EL MAESTRO Y SUS CIRCUNSTANCIAS
El incansable hombre de las tres cifras sigue filmando y el resultado en esta ocasión es una objeción lúdica y vital al desprecio y consideraciones similares acerca de la vejez y las potencias creativas perteneciente a ese estadio de la vida.
“No recuerdo si cité a Spinoza o a Ortega y Gasset a propósito de Singularidades de una chica rubia, pero lo cierto es que Ortega y su idea de «El hombre y sus circunstancias» está siempre presente, en cada momento de nuestras vidas”, decía De Oliveira, hoy con 101 años y aún hiperactivo, en una entrevista reciente. Las circunstancias de El extraño caso de Angélica son, como su título lo indica, extrañas.
A la medianoche, mientras llueve torrencialmente, un hombre pide por un fotógrafo. La mujer del fotógrafo le informa que su marido regresa mañana. Un transeúnte observa la situación y sugiere un reemplazo. El elegido es un tal Isaac, un portugués sefardí, que debe fotografiar a las 3 de la mañana a la joven Angélica, una joven bellísima que, como informa una monja sorprendida y casi molesta por el nombre del fotógrafo, fue una católica devota.
La oscuridad domina el ambiente, aunque De Oliveira parece tomarse la muerte con gracia y liviandad, de tal modo que cierto tono jocoso atraviesa el clima plañidero, pues concebir y decidir la iluminación en función de inmortalizar a la muerta es como mínimo una situación burlesca. El bellísimo cadáver parece reírse; tras una primera foto, antinaturalmente, la mujer, de hecho, sonríe mirando a cámara. Si es una distorsión psíquica y perceptiva del fotógrafo (que de ahí en adelante se comportará de forma extraña para la dueña del departamento que éste alquila), o si se trata de una historia de amor secreta entre un fantasma y un mortal, es irrelevante; De Oliveira ensayará una respuesta abierta, pues esta meditación sobre el misterio de la existencia (y el cosmos) y sobre el misterio de la fotografía (y el cine) es comandada por una libertad absoluta que no necesita de certezas para convalidar una mirada filosófica sobre las cosas, el mundo y nosotros en él.

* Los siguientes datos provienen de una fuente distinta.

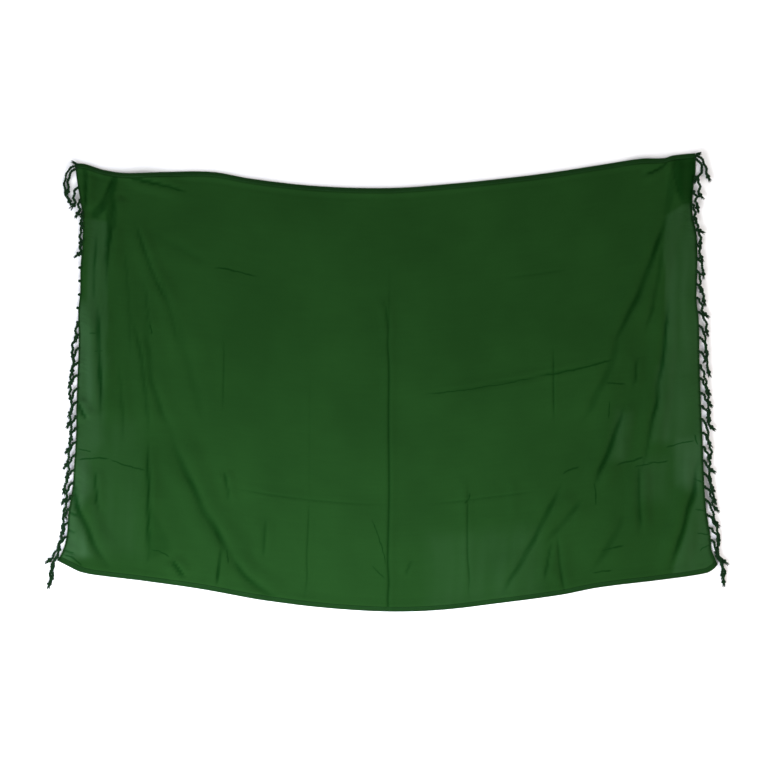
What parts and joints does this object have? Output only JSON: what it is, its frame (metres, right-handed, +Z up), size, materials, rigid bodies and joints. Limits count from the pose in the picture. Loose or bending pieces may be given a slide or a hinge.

En esta ocasión, De Oliveira va más allá de su ostensible inquietud civilizatoria. Una conversación entre vecinos durante el desayuno opera como una invocación cósmica y una evocación del carácter precario del conocimiento (y la gesta civilizatoria). Algunos personajes discuten el concepto de materia y de antimateria. Los jinetes del apocalipsis devienen en siete mosquitos: la cita teológica se transfigura en un dato ecológico. Pensar en las circunstancias como organizadoras del cosmos es inquietante.
El extraño caso de Angélica es mucho más que una historia de amor entre un hombre y una mujer; es una historia de amor entre un hombre de 101 años y nuestro mundo. Así, en una noche americana (quizás se trate de un sueño, quizás se trate de una dimensión desconocida) dos cuerpos burlan la gravedad y danzan sobre ese elemento antiguo llamado éter. A esta fantasía metafísica, De Oliveira la compensa y la yuxtapone con una celebración casi proletaria de la inmanencia de todas las cosas: los agricultores trabajan la tierra, doblan sus espaldas, transpiran y cantan. La tierra es el límite. Con ese paisaje telúrico De Oliveira concluye su película. La voz campesina parece afirmar el carácter materialista del mundo. Pero los fantasmas tal vez existen, y de ser así son ciudadanos de un mundo invisible, quizás inmaterial, a pesar de su inverosimilitud; una elegía materialista y metafísica, una verdadera obra maestra.